Developers do appear to be pulling back on some new construction, however.

Nakheel, the government-owned company that developed Dubai’s artificial palm island, won’t start leasing at its giant Deira Mall for at least another two years, according to a person familiar with the matter. The mall was supposed to include 4 million square feet and open in 2021. Rebecca Rees, a spokeswoman for Nakheel, declined to comment.

The government of Dubai, meanwhile, is taking steps to firm up the city’s property market. In September, the emirate’s ruler, Sheikh Mohammed Bin Rashid Al Maktoum, said a committee would balance property supply and demand to ensure that “semi-government real estate companies in Dubai won’t compete with private-sector investors.”

There are some signs that a turnaround may be coming. In April, Warren Buffett’s real estate brokerage opened an outpost in Dubai, and in September, government-owned Meraas Holding announced a $1.4 billion joint venture with Brookfield Asset Management that aims to take over some of the developer’s properties.

Additionally, heavy discounting by retailers in the face of weak demand has pushed up Dubai’s new order growth, which improved for the first time in five months in October and spurred greater hiring, according to IHS Markit.

Any broader recovery in the city’s retail sector may very well begin online. Internet shopping was 4% of the U.A.E. retail market in 2018, compared with 15% in the U.K., according to market-research provider Euromonitor International. But those numbers may soon rise: EBay and Amazon recently entered the Dubai market, partnering with local companies Noon.com and Souq.com.

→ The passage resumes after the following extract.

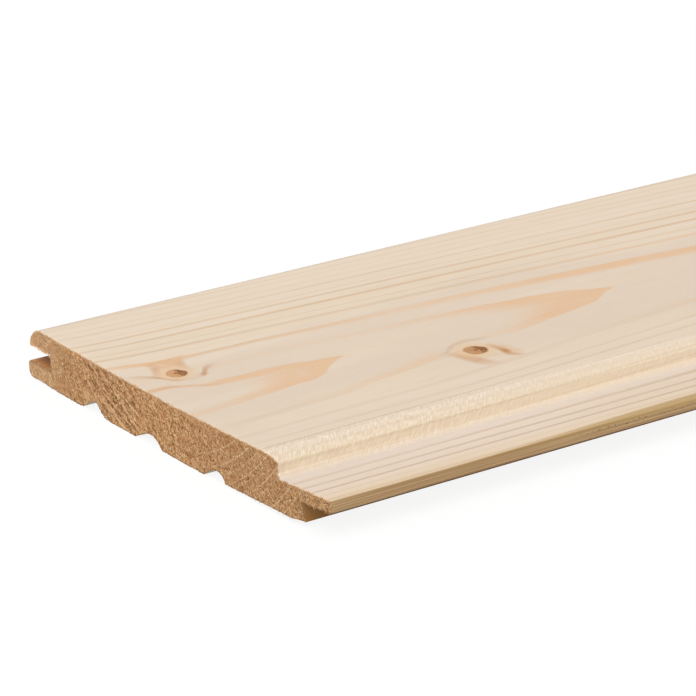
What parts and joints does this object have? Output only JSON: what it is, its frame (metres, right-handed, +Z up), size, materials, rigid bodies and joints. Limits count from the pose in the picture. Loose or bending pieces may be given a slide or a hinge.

The Chalhoub Group, one of the largest luxury retail operators in the Middle East, recently terminated as many as 1,000 workers across the company. But in a nod to the growing presence of e-commerce, the company hired about 1,000 new employees in part to expand its online footprint.

“This will challenge all of us,” Chalhoub Group CEO Patrick Chalhoub said of Dubai’s changing retail economy. “There will be some casualties—a lot of casualties.”